▶ **DIRECTION**
Look through the material below for "names". Copy every line that contains it.

:: GIVEN INFORMATION

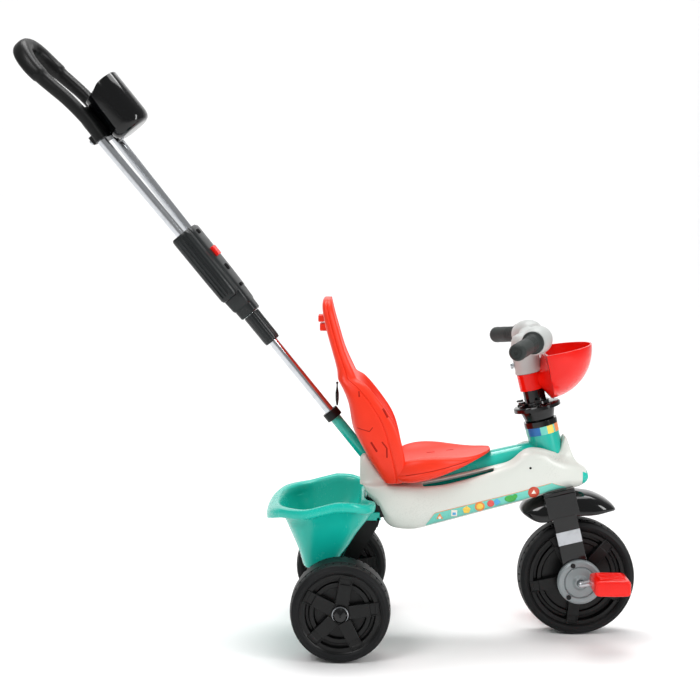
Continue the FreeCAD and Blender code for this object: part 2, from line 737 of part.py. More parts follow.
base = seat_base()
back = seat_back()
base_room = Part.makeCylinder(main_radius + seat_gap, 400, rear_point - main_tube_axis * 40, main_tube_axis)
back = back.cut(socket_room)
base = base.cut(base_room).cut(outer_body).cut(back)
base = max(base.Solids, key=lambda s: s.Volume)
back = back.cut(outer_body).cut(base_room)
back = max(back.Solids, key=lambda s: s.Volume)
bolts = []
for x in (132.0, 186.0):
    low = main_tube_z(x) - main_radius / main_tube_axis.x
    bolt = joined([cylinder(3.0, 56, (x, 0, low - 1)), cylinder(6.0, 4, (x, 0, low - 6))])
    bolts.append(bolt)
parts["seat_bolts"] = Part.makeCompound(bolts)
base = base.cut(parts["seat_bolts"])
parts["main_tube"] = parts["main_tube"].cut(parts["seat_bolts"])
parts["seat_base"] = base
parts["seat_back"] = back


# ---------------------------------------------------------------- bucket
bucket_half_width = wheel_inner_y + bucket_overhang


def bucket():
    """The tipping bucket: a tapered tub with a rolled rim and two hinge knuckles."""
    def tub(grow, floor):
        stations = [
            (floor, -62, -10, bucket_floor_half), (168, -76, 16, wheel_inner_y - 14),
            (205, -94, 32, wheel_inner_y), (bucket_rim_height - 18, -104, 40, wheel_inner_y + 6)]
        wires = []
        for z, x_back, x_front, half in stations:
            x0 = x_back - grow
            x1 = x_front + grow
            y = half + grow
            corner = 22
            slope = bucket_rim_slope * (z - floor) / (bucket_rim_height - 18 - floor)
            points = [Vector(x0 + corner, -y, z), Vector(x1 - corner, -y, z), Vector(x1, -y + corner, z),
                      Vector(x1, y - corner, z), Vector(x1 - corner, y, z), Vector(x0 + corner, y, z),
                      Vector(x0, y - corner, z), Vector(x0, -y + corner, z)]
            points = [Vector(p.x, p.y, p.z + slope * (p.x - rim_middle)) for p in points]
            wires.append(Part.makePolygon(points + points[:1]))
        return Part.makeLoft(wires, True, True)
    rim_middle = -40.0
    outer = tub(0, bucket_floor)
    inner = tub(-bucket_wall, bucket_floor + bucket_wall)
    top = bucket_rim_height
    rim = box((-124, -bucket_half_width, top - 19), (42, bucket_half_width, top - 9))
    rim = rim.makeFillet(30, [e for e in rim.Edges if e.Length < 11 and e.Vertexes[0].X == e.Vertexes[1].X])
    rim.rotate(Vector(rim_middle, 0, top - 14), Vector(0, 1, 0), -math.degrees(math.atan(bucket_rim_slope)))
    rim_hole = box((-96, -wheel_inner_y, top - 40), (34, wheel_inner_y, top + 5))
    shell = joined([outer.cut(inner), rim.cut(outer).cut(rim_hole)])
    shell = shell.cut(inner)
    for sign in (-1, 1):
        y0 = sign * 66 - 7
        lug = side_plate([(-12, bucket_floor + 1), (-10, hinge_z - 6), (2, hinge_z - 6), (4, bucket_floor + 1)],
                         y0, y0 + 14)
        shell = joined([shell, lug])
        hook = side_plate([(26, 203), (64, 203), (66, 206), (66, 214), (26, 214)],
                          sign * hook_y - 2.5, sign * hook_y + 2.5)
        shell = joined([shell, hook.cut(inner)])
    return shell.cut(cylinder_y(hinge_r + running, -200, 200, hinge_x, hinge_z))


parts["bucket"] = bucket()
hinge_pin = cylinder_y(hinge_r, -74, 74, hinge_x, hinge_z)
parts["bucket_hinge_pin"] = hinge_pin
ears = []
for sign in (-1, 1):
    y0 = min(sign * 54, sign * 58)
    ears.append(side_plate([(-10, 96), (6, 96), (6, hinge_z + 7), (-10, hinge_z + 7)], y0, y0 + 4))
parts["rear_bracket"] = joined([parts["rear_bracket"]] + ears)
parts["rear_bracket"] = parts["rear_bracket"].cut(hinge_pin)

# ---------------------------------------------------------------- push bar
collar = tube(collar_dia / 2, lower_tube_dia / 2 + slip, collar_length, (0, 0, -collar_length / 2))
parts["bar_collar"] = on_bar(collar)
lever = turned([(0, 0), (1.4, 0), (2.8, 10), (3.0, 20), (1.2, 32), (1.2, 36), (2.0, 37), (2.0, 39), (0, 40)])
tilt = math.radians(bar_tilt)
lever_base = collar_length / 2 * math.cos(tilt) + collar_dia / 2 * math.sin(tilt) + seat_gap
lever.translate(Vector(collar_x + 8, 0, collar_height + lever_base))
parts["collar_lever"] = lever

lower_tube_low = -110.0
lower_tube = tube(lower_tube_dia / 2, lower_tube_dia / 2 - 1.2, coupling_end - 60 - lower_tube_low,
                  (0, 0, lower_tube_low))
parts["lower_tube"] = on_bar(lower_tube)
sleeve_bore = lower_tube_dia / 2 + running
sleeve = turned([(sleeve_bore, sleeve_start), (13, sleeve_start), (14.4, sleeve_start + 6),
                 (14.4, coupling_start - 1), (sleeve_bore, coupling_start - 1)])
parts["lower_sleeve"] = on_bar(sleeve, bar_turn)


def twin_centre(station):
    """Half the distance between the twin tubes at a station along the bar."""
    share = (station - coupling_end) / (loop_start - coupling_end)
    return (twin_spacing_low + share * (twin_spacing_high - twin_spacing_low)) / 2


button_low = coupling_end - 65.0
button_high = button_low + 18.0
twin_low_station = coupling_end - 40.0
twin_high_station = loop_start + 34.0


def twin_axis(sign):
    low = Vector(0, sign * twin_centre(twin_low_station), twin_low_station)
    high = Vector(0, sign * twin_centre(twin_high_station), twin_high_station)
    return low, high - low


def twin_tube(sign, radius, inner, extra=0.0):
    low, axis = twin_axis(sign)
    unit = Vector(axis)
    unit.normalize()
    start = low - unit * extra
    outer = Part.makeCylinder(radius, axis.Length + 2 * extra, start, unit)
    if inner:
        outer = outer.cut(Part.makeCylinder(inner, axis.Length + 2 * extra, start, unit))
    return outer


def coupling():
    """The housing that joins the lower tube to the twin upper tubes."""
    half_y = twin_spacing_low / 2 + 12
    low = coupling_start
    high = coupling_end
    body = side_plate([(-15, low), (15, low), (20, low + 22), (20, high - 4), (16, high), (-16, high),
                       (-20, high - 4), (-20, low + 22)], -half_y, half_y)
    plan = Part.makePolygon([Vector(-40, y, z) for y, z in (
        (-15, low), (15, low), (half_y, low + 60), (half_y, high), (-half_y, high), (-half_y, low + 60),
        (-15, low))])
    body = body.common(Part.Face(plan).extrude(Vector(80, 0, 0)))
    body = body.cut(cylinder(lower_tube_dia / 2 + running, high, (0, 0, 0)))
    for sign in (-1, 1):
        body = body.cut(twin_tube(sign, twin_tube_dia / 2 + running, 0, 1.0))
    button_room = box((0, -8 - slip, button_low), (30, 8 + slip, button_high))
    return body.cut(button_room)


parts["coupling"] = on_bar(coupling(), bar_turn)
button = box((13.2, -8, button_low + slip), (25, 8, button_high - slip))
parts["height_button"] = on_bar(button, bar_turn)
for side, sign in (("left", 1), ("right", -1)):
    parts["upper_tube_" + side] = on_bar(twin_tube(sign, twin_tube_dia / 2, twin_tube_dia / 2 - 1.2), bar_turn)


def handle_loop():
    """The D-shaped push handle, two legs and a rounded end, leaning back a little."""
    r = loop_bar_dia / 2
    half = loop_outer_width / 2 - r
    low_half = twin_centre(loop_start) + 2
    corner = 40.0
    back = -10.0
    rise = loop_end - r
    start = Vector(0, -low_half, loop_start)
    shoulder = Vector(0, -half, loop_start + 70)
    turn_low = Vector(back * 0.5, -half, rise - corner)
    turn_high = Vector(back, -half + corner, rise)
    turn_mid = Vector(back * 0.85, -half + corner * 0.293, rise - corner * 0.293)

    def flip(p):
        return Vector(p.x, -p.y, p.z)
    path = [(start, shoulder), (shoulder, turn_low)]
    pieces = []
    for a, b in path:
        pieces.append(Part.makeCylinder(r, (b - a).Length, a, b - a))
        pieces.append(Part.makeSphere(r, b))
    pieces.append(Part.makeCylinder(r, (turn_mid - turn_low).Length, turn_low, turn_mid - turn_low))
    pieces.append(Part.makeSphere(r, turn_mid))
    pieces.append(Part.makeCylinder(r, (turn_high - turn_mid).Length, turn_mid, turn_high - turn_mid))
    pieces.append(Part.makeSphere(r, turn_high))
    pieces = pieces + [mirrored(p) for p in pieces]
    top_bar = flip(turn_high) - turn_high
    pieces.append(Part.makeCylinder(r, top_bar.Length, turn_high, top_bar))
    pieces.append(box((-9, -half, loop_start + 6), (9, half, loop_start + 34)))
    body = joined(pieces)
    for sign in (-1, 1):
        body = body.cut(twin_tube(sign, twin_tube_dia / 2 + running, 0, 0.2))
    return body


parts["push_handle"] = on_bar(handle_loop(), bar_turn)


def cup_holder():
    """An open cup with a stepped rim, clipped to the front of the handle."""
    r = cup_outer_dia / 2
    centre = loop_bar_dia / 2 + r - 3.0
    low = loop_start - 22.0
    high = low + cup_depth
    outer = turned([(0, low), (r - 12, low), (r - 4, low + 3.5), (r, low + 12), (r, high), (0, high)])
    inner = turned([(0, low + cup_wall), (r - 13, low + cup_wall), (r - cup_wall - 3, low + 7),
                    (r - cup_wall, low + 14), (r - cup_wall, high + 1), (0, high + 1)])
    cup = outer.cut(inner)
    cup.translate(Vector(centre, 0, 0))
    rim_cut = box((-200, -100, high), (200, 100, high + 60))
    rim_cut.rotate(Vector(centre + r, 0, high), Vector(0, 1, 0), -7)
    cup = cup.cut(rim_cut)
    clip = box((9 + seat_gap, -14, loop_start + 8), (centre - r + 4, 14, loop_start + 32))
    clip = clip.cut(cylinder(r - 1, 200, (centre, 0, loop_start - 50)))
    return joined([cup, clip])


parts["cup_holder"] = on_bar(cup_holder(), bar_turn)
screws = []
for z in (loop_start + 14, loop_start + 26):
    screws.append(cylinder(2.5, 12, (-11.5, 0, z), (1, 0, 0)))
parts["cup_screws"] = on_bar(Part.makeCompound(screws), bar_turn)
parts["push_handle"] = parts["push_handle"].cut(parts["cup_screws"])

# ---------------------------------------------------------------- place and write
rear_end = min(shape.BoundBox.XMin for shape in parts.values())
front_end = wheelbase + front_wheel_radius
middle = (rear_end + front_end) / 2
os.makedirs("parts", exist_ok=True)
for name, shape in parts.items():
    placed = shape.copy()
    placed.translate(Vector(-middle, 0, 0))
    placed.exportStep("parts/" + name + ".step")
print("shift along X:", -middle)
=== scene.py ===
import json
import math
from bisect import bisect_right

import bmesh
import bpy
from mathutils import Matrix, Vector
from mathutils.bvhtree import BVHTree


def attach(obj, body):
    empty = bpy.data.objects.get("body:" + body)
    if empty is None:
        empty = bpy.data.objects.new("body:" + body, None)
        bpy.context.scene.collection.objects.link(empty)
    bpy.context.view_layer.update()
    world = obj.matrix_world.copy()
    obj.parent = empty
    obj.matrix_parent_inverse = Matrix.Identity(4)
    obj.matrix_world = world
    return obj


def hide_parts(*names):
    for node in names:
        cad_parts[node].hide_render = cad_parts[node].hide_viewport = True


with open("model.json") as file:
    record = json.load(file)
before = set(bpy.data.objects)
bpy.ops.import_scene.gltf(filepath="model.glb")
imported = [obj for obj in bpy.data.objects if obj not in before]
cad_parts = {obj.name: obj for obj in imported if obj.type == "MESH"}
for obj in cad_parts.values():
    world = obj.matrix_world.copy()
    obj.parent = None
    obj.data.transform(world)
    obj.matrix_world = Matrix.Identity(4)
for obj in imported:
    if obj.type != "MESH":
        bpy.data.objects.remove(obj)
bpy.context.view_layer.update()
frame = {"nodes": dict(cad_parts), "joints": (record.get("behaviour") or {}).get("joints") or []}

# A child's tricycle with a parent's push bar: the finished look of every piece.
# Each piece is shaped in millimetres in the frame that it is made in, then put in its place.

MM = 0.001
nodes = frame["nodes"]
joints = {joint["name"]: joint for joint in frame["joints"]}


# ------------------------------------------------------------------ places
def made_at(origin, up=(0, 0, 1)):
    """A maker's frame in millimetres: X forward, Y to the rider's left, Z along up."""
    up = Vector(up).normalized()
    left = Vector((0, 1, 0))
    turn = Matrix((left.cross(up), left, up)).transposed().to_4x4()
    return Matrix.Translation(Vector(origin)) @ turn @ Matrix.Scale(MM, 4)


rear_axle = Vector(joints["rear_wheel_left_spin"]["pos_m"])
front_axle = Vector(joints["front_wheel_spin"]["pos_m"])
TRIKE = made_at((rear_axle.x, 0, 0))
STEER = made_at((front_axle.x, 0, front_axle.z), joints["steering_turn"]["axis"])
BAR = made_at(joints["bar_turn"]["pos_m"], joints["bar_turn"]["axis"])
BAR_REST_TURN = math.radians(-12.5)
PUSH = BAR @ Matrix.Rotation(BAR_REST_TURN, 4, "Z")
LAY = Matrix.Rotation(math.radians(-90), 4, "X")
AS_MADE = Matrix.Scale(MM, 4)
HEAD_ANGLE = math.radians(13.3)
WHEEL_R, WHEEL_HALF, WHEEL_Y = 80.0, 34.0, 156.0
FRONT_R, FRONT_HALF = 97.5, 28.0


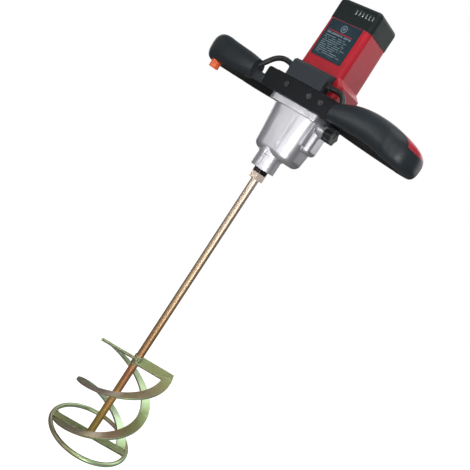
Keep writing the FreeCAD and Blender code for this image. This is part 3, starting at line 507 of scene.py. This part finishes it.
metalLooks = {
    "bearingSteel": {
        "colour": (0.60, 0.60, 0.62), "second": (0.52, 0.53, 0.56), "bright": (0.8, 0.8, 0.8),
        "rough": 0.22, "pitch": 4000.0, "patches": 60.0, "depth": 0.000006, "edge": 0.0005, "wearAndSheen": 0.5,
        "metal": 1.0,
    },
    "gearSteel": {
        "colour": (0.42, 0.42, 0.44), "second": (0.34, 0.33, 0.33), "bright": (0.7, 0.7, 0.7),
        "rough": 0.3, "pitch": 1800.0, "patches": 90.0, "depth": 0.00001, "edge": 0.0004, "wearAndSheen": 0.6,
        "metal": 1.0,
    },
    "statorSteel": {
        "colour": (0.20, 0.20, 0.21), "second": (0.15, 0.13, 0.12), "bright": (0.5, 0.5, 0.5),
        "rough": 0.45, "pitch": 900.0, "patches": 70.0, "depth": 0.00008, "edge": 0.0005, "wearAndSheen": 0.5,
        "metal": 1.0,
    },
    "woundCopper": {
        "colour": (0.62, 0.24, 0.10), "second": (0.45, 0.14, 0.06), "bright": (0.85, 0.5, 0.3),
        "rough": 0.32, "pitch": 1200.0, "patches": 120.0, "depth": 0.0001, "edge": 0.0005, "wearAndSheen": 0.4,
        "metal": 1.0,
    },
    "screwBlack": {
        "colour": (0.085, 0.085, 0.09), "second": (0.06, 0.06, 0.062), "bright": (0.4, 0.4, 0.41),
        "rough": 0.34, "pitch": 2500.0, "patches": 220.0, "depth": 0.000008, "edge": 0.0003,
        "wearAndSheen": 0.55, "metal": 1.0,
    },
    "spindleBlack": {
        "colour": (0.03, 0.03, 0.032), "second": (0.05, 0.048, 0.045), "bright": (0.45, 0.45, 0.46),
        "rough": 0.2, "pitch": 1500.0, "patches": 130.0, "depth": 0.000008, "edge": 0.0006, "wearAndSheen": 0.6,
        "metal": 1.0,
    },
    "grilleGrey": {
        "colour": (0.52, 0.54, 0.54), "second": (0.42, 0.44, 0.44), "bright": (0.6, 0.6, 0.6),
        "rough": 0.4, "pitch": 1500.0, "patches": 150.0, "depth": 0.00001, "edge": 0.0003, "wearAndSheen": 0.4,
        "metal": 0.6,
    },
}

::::

▶ **EXERCISE SOLUTION**
def hide_parts(*names):
    for node in names:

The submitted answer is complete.